» WORKING DATA
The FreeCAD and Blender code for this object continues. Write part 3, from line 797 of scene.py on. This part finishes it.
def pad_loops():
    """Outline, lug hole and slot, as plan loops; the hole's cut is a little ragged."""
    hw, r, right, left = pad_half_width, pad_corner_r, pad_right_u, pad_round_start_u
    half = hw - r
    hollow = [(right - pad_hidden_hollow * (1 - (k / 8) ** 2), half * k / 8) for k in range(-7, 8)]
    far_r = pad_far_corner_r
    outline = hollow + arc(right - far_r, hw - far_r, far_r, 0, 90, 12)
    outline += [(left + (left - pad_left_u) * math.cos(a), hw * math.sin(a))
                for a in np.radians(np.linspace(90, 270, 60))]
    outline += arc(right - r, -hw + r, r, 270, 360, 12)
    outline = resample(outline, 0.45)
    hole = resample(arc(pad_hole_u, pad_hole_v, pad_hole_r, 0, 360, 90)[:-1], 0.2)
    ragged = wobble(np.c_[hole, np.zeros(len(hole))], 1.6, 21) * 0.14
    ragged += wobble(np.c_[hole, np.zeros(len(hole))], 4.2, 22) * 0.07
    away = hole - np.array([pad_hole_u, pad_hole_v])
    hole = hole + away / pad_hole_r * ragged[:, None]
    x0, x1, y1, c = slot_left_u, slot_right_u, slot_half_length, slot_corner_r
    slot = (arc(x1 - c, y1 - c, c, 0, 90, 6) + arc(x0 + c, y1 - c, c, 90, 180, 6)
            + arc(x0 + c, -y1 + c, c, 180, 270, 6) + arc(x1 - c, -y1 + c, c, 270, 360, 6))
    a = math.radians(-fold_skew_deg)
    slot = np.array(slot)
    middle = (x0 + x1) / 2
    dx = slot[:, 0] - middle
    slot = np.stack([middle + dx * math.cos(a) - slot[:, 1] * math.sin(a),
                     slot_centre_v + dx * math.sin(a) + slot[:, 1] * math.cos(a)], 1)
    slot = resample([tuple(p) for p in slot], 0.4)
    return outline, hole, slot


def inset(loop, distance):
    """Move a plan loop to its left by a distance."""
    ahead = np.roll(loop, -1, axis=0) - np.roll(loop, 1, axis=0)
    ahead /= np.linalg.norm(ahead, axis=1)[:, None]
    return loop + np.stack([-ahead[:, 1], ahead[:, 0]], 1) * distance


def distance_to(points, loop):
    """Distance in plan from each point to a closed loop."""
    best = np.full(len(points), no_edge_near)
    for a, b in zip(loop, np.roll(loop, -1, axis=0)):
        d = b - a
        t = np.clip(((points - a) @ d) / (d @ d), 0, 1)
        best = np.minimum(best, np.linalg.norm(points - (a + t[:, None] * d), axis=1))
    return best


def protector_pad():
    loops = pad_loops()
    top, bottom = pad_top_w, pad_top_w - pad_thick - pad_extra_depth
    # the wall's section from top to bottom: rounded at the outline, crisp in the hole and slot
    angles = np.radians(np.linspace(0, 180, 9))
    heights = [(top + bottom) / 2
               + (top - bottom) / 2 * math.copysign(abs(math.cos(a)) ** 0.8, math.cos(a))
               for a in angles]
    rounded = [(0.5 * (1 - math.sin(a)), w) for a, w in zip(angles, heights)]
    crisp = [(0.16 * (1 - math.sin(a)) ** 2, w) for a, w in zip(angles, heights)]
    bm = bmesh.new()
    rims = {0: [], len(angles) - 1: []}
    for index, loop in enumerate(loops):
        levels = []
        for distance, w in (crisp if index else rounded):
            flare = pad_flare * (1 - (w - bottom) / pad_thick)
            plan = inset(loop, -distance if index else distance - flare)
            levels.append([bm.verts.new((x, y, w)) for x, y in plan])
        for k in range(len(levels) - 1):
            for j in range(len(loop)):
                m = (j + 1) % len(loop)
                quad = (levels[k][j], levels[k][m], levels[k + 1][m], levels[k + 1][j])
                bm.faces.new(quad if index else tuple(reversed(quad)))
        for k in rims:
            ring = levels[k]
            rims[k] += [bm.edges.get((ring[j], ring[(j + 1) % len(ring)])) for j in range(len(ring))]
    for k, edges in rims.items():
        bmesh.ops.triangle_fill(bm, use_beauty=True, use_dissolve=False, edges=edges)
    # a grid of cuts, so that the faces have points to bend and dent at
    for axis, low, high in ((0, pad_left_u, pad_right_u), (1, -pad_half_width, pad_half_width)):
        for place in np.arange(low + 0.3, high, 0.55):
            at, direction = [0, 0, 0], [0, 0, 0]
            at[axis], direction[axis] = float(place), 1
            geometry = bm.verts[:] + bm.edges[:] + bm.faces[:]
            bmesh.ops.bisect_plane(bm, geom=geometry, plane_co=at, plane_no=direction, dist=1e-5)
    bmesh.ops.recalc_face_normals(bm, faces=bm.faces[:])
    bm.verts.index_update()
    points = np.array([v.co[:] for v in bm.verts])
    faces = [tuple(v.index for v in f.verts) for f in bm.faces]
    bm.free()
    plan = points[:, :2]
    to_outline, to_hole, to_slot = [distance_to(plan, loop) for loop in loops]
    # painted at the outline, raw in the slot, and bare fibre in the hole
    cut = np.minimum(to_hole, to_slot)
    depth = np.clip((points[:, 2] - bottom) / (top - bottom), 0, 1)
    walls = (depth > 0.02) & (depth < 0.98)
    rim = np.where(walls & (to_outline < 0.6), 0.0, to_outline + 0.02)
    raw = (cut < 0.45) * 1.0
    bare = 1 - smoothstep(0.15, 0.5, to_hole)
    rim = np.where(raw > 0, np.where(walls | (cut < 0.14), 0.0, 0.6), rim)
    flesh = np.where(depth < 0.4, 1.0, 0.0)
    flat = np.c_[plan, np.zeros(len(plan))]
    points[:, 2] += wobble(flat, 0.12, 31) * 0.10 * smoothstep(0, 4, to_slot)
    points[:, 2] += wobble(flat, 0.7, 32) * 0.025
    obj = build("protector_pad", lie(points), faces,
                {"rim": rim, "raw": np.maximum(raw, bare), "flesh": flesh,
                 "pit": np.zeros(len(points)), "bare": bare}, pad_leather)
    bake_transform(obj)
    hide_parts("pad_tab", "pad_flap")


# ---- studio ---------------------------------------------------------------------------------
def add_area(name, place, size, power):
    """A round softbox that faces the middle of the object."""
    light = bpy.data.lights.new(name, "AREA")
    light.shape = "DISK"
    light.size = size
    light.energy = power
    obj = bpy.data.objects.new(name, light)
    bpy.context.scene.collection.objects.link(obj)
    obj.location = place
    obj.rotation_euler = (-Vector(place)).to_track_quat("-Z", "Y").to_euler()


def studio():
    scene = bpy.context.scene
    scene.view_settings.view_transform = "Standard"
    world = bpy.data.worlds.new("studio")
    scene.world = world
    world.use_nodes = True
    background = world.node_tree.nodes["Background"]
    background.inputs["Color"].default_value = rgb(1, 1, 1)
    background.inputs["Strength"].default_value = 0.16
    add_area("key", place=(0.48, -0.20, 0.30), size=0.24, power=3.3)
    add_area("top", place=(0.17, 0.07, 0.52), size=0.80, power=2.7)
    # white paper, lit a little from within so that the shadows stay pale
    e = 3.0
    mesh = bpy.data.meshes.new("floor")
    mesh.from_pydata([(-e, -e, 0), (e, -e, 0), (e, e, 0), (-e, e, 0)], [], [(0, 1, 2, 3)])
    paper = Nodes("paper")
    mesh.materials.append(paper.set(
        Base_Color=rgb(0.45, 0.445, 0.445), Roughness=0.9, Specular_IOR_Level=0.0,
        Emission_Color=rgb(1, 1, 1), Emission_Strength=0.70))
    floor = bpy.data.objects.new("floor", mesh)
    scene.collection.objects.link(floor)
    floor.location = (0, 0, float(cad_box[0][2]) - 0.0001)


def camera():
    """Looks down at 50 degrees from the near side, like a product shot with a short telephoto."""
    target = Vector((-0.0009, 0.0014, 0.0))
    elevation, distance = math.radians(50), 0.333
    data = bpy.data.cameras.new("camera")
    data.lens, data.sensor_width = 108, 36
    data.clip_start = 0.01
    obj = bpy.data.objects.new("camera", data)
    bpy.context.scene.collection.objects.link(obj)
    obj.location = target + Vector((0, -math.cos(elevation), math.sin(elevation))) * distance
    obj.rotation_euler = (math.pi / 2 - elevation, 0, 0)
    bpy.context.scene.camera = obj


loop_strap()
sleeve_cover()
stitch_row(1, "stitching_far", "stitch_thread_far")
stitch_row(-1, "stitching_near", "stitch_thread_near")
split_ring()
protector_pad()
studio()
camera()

--

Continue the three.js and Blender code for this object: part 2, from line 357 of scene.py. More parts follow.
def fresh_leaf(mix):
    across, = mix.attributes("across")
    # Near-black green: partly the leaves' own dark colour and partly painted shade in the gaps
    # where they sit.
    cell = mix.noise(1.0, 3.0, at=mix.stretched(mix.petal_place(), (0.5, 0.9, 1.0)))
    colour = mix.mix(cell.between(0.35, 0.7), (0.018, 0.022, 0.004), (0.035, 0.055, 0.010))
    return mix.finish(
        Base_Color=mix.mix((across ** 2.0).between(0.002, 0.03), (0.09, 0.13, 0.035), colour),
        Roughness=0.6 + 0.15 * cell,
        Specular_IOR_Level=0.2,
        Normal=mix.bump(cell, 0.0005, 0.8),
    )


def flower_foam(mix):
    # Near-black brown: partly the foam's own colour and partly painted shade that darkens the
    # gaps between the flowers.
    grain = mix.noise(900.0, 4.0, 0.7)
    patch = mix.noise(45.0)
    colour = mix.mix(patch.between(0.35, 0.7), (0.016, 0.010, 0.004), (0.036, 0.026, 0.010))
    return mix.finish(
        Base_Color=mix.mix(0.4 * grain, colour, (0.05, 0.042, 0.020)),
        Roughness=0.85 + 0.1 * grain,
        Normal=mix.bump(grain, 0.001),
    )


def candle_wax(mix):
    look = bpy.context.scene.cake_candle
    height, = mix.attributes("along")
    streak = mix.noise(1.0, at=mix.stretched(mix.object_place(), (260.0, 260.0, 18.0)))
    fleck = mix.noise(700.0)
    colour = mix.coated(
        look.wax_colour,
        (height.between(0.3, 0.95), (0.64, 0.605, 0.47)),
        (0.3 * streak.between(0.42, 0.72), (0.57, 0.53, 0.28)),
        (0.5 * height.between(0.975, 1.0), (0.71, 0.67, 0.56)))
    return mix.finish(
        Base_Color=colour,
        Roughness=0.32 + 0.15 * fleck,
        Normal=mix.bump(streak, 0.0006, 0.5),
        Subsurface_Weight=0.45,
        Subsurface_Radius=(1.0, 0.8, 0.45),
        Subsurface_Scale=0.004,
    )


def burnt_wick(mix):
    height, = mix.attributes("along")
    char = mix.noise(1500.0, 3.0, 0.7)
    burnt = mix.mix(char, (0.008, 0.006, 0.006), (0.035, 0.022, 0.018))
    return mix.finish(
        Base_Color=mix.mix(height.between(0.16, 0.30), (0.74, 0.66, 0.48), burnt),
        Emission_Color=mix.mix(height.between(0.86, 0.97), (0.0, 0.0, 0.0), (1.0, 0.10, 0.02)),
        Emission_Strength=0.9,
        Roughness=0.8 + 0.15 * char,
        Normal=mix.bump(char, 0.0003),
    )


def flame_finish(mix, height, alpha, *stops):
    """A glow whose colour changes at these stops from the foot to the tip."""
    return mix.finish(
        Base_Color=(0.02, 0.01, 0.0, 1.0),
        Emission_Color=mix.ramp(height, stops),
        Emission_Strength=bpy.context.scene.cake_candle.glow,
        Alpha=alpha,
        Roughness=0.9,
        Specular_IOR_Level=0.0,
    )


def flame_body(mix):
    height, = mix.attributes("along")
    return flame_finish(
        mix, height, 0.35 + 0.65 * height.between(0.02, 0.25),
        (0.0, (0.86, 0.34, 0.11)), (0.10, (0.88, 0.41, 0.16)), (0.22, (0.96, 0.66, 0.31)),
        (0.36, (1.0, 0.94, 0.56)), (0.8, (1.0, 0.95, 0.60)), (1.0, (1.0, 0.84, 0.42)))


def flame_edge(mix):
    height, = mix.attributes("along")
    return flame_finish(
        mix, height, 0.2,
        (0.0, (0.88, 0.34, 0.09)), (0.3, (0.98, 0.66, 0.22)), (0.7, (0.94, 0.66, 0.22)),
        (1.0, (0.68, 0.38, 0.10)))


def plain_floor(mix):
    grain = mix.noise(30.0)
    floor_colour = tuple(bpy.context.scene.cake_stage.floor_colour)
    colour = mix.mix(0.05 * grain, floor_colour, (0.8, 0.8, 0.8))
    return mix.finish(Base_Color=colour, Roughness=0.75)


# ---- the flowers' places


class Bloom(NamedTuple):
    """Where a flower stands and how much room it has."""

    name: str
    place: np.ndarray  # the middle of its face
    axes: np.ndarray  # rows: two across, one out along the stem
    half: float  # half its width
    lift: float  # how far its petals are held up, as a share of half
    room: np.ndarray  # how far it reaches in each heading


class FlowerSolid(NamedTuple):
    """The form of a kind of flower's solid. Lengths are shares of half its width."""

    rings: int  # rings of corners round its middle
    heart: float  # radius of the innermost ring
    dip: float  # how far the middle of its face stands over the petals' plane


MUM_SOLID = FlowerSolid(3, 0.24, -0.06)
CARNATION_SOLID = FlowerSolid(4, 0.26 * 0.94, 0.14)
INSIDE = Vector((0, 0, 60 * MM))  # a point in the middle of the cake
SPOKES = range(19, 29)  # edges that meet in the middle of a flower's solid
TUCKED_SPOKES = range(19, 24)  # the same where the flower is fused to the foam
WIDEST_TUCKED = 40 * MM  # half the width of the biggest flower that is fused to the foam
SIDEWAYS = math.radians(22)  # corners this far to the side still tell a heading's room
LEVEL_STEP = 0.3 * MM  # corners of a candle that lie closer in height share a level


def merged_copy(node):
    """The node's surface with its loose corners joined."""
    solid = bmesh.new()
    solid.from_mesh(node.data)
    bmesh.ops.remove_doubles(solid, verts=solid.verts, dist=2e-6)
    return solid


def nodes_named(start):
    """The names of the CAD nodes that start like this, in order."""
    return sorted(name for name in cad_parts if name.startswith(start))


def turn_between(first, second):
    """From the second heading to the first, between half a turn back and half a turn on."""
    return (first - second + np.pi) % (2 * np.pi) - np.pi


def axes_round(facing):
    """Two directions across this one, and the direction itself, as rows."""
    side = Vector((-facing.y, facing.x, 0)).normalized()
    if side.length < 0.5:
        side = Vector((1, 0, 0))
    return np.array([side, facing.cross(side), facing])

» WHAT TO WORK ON
Quote word for word the lines from the line holding "The FreeCAD and" through the line holding "return loop +"; include both of those lines and add nothing.

» RESULT OF THIS TASK
The FreeCAD and Blender code for this object continues. Write part 3, from line 797 of scene.py on. This part finishes it.
def pad_loops():
    """Outline, lug hole and slot, as plan loops; the hole's cut is a little ragged."""
    hw, r, right, left = pad_half_width, pad_corner_r, pad_right_u, pad_round_start_u
    half = hw - r
    hollow = [(right - pad_hidden_hollow * (1 - (k / 8) ** 2), half * k / 8) for k in range(-7, 8)]
    far_r = pad_far_corner_r
    outline = hollow + arc(right - far_r, hw - far_r, far_r, 0, 90, 12)
    outline += [(left + (left - pad_left_u) * math.cos(a), hw * math.sin(a))
                for a in np.radians(np.linspace(90, 270, 60))]
    outline += arc(right - r, -hw + r, r, 270, 360, 12)
    outline = resample(outline, 0.45)
    hole = resample(arc(pad_hole_u, pad_hole_v, pad_hole_r, 0, 360, 90)[:-1], 0.2)
    ragged = wobble(np.c_[hole, np.zeros(len(hole))], 1.6, 21) * 0.14
    ragged += wobble(np.c_[hole, np.zeros(len(hole))], 4.2, 22) * 0.07
    away = hole - np.array([pad_hole_u, pad_hole_v])
    hole = hole + away / pad_hole_r * ragged[:, None]
    x0, x1, y1, c = slot_left_u, slot_right_u, slot_half_length, slot_corner_r
    slot = (arc(x1 - c, y1 - c, c, 0, 90, 6) + arc(x0 + c, y1 - c, c, 90, 180, 6)
            + arc(x0 + c, -y1 + c, c, 180, 270, 6) + arc(x1 - c, -y1 + c, c, 270, 360, 6))
    a = math.radians(-fold_skew_deg)
    slot = np.array(slot)
    middle = (x0 + x1) / 2
    dx = slot[:, 0] - middle
    slot = np.stack([middle + dx * math.cos(a) - slot[:, 1] * math.sin(a),
                     slot_centre_v + dx * math.sin(a) + slot[:, 1] * math.cos(a)], 1)
    slot = resample([tuple(p) for p in slot], 0.4)
    return outline, hole, slot


def inset(loop, distance):
    """Move a plan loop to its left by a distance."""
    ahead = np.roll(loop, -1, axis=0) - np.roll(loop, 1, axis=0)
    ahead /= np.linalg.norm(ahead, axis=1)[:, None]
    return loop + np.stack([-ahead[:, 1], ahead[:, 0]], 1) * distance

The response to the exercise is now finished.